Secondary storage (also known as external memory or auxiliary storage), differs from primary storage in that it is not directly accessible by the CPU.
The computer usually uses its input/ output channels to access secondary storage and transfers the desired data using intermediate area in primary storage.
Secondary storage does not lose the data when the device is powered down—it is non-volatile.



Classification Of Secondary Storage Devices



Two major types of secondary storage devices:
Direct Access Storage Devices (DASDs)
Magnetic Discs Hard disks (high capacity, low cost, fast) Floppy disks (low capacity, lower cost, slow)
Optical Disks CD-ROM = (Compact disc, read-only memory
Serial Devices
Magnetic tapes (very fast sequential access)




Hard Disk Drive



A hard disk drive is a device for storing and retrieving digital information, primarily computer data.
It consists of one or more rigid (hence "hard") rapidly rotating discs (platters) coated with magnetic material, and with magnetic heads arranged to write data to the surfaces and read it from them.
Hard drives are classified as non-volatile, random-access, digital, magnetic, data storage devices.
Introduced by IBM in 1956, hard disk drives have been the dominant device for secondary storage of data in general purpose computers since the early 1960s.



Zip Drive



A Zip drive is a small, portable disk drive used primarily for backing up and archiving personal computer files.
The trademarked Zip drive was developed and is sold by Iomega Corporation.
Zip drives and disks come in two sizes.
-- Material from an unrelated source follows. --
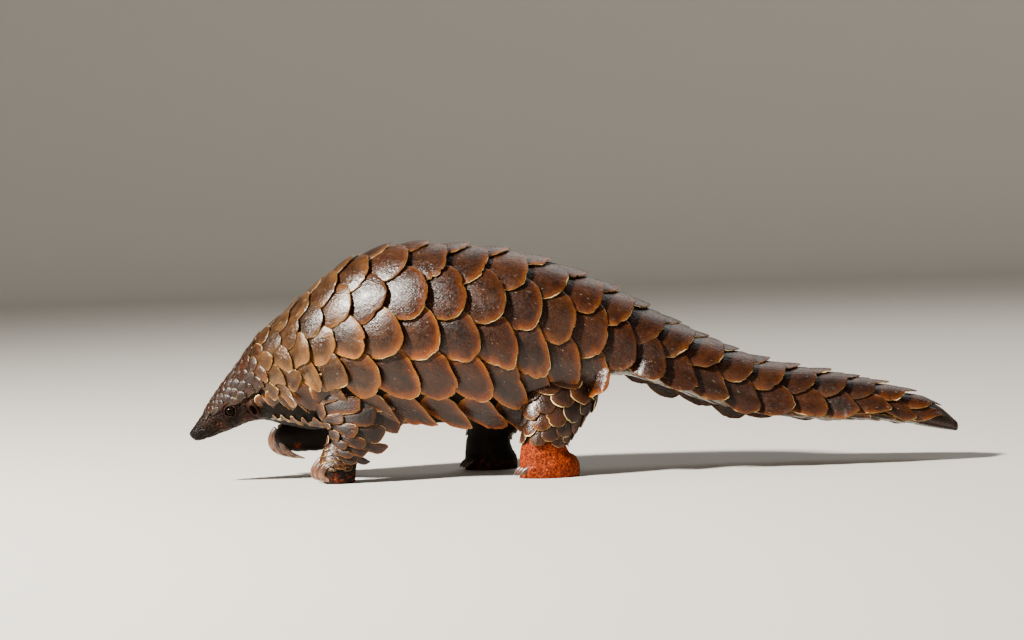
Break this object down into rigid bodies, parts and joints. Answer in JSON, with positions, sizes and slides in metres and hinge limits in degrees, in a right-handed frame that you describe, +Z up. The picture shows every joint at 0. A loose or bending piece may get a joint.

The 100 megabyte size actually holds 100,431,872 bytes of data or the equivalent of 70 floppy diskettes.
There is also a 250 megabyte drive and disk.



Floppy Disk



A soft magnetic disk; It is called floppy because it flops if you wave it (at least, the 5.25-inch variety does). Unlike most hard disks, floppy disks (often called floppies or diskettes) are portable, because you can remove them from a disk drive.
Disk drives for floppy disks are called floppy drives. 
Floppy disks are slower to access than hard disks and have less storage capacity, but they are much less expensive. And most importantly, they are portable.